Months after the original Ashley Madison hack and weeks after the release of lots and lots of information – including almost 40 million of names and thousands of email accounts connected to the U.S. government and military -- connected to the infidelity website, a lot of things are still unclear.
Instead of resolving in a simple, brutal fashion, with lots of apologies and a sudden plug-pulling, the whole story just gets weirder. The site’s founder and CEO, Noel Biderman, has stepped down.
Two law firms in Canada, where the site is based, have filed a $578 million class-action lawsuit. (“The lawsuit,” Reuters reports, “claims that the data breach could have been prevented if the company had taken ‘necessary and reasonable precautions to protect its users’ information, by, for example, encrypting the data.”) Suits in the United States are starting to take shape as well.
But the site with the memorable slogan (“Life is short. Have an affair”) has not gone dark. In fact, parent company Avid Life is fighting back by arguing that Ashley Madison is on the mend. NBC News reports:
Last week alone, women sent more than 2.8 million messages within our platform," Avid Life said, adding that 87,596 women had also signed up forAshley Madison last week.
The company also struck back at reports that the site had few genuine female users, saying internal data released by hackers had been incorrectly analyzed.
"Recent media reports predicting the imminent demise of Ashley Madison are greatly exaggerated," the company said in a statement. "Despite having our business and customers attacked, we are growing."
Now, while it’s easy to question the savvy of the Ashley Madison brain trust, I’d like to believe this: Everyone loves a sudden recovery, even if it involves a slew of potential adulterers. And the schadenfreude around the reveal of paid users has been unpleasant.
But it’s very hard to believe that many of these women are for real, and not just because the site’s credibility is pretty low right now. The bigger issue is that the more we hear about the site, the more it’s becoming clear not only that the vast, vast majority of action on the site involves the digital version of imaginary friends. The computer programmer and technology gadfly John McAfee has gone so far as to write:
No one got laid on Ashley Madison — or nearly no one. Clearly, Noel Biderman, chairman of Avid Life Media, lucked out. As to the rest, even Josh Duggar appears to have hooked up outside of Ashley Madison — at a strip club to be precise. Tens of millions of men paid up to $1,000 or more to find a cheating housewife, and instead, found a clever bot with which to converse.
A longtime commentator on technology and sexuality, Annalee Newitz, has crunched data (and consulted researchers) and found that while we can’t be sure how many real, human women are members of the site (“we have absolutely no data recording human activity at all in the Ashley Madison database dump from Impact Team”) we do know there are lots and lots of, well, fembots. She writes on Gizmodo:
What I have learned from examining the site’s the source code is that Ashley Madison’s army of fembots appears to have been a sophisticated, deliberate, and lucrative fraud. The code tells the story of a company trying to weave the illusion that women on the site were plentiful and eager. Whatever the total number of real, active female Ashley Madison users is, the company was clearly on a desperate quest to design legions of fake women to interact with the men on the site.

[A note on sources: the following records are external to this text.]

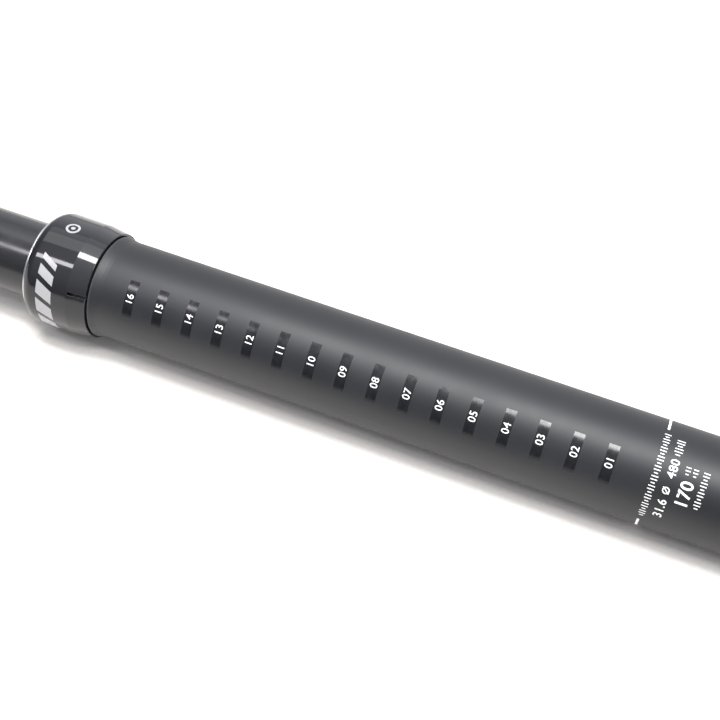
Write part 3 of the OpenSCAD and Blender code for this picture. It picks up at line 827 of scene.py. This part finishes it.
# Soft room light: an even part, and broad lobes (azimuth, elevation, sharpness, strength)
EVEN_LIGHT = 0.22
LOBES = (
    (25, 0, 3, 1.55),
    (-48, 0, 16, 1.3),
    (-75, 0, 3, 1.0),
)


def room_light(name, even, lobes):
    """A world whose brightness is an even part plus broad soft lobes."""
    world = bpy.data.worlds.new(name)
    world.use_nodes = True
    tree = world.node_tree

    def maths(operation, a, b):
        node = tree.nodes.new("ShaderNodeMath")
        node.operation = operation
        for socket, value in zip(node.inputs, (a, b)):
            if isinstance(value, bpy.types.NodeSocket):
                tree.links.new(value, socket)
            else:
                socket.default_value = value
        return node.outputs[0]

    around = tree.nodes.new("ShaderNodeTexCoord").outputs["Generated"]
    total = even
    for azimuth, elevation, sharpness, strength in lobes:
        dot = tree.nodes.new("ShaderNodeVectorMath")
        dot.operation = "DOT_PRODUCT"
        tree.links.new(around, dot.inputs[0])
        dot.inputs[1].default_value = direction(azimuth, elevation)
        lobe = maths("POWER", maths("MAXIMUM", dot.outputs["Value"], 0.0), sharpness)
        total = maths("ADD", maths("MULTIPLY", lobe, strength), total)
    background = tree.nodes["Background"]
    background.inputs["Color"].default_value = (0.95, 0.98, 1.035, 1)
    tree.links.new(total, background.inputs["Strength"])
    return world


bpy.context.scene.world = room_light("studio", EVEN_LIGHT, LOBES)

CAMERA_AT = Vector((35.67, -361.99, -159.89)) * MM
CAMERA_FORWARD = Vector((-0.0873, 0.9727, 0.2150)).normalized()
CAMERA_UP = Vector((0.9488, 0.0154, 0.3156))
CAMERA_SENSOR = 36      # millimetres
CAMERA_LENS = 61.44
camera_data = bpy.data.cameras.new("camera")
camera_data.sensor_width = CAMERA_SENSOR
camera_data.lens = CAMERA_LENS
camera_data.clip_start = 0.01
camera_data.clip_end = 50
camera = bpy.data.objects.new("camera", camera_data)
bpy.context.collection.objects.link(camera)
right = CAMERA_FORWARD.cross(CAMERA_UP).normalized()
up = right.cross(CAMERA_FORWARD)
camera.matrix_world = facing_matrix(CAMERA_AT, right, up, -CAMERA_FORWARD)
bpy.context.scene.camera = camera
bpy.context.scene.view_settings.view_transform = "Standard"
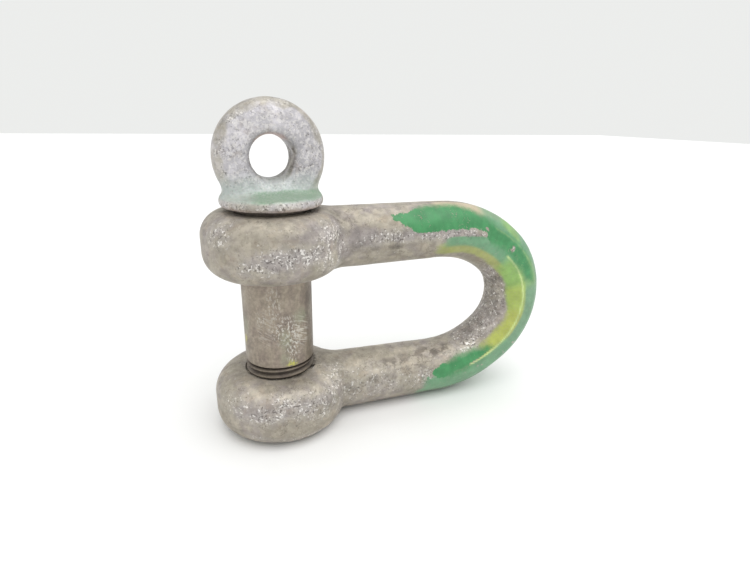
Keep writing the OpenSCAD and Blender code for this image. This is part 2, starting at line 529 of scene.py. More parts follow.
def shank_profile():
    """Plain shank with broken edges, from just inside the thread up into the collar."""
    heights = np.arange(SHANK_END_Z + 0.75, SEAT_Z + 2.5, SHANK_STEP)
    rings = [(0, SHANK_END_Z), (PIN_R - 0.9, SHANK_END_Z)]
    rings += [(PIN_R, z) for z in heights]
    return rings + [(0, heights[-1])]


def shank_distance(points):
    return np.hypot(points[:, 0], points[:, 1]) - PIN_R


def make_head():
    """The pin's eye, neck and collar."""
    points, faces = skin_of(head_distance, head_low, head_high, HEAD_VOXEL)
    made = face_outwards(mesh_object("eye_and_collar", points, faces))
    lumpy = {"seed": 23, "lumps": 0.22, "pit_count": 160, "pit_depth": 0.35}
    weather(made, head_distance, low=head_low, high=head_high, **lumpy)
    smooth_shaded(made)
    return made


def make_shank():
    """The plain shank, a narrow groove below it and the threaded end with its chamfered tip."""
    made = lathe("shank_and_thread", shank_profile(), SHANK_SIDES)
    lumpy = {"seed": 31, "lumps": 0.08, "pit_count": 60, "pit_depth": 0.2}
    inside_collar = np.array([0, 0, 3])
    weather(made, shank_distance, low=shank_low, high=shank_high + inside_collar, **lumpy)
    groove_low = SHANK_END_Z - GROOVE_H
    turns = math.ceil((groove_low - PHASE_Z) / PITCH) + 2
    threaded = screw_rod("threaded", 0.0, turns, THREAD_STEPS)
    tip_r = PIN_R - TIP_CHAMFER
    envelope = [(0, TIP_Z), (tip_r, TIP_Z), (PIN_R + 1, TIP_Z + TIP_CHAMFER + 1)]
    envelope += [(PIN_R + 1, groove_low), (0, groove_low)]
    combine(threaded, lathe("envelope", envelope, ROUND_SIDES), "INTERSECT")
    combine(threaded, rod("groove", GROOVE_R, groove_low - 1, SHANK_END_Z + 1), "UNION")
    combine(made, threaded, "UNION")
    smooth_shaded(made)
    return made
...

In other words, while marital infidelity is surely as old as marriage itself, Ashley Madison may be less about connecting married men to eager women and more like something out of a Philip K. Dick or J.G. Ballard-inspired nightmare. Engineers worked very hard so that the system sent out notes like, “I’m sexy, discreet, and always up for kinky chat. Would also meet up in person if we get to know each other and think there might be a good connection. Does this sound intriguing?”
After describing the way the system works, Newitz concludes that Ashley Madison was “mostly a collection straight men talking to extremely busy bots who bombarded them with messages asking for money.”
There’s still something puzzling about this, of course. No matter how brilliant a site’s engineers are, if people using a paid web service get repeatedly handed something just a step up from the old ELIZA program would eventually wake up to it, right? Unless adulterers are significantly less observant than the general population (which is hard to imagine), this cover on the fembot conspiracy should have been blown a long time ago.
And here’s where Ashley Madison’s famed policy of “discretion” may have worked in its favor: Millions of people used Ashley Madison but very few of them likely talked about it. Word of mouth tends to undermine false claims and bogus advertising. When an office of married guys looking to get action on the side start to compare notes around the water coolers, the similarity of the Bot messages, for example, would probably tip them off. But if everyone's keeping it a secret, who can tell what’s really going on?
So on second thought, maybe these Ashley Madison folks are smarter than we thought.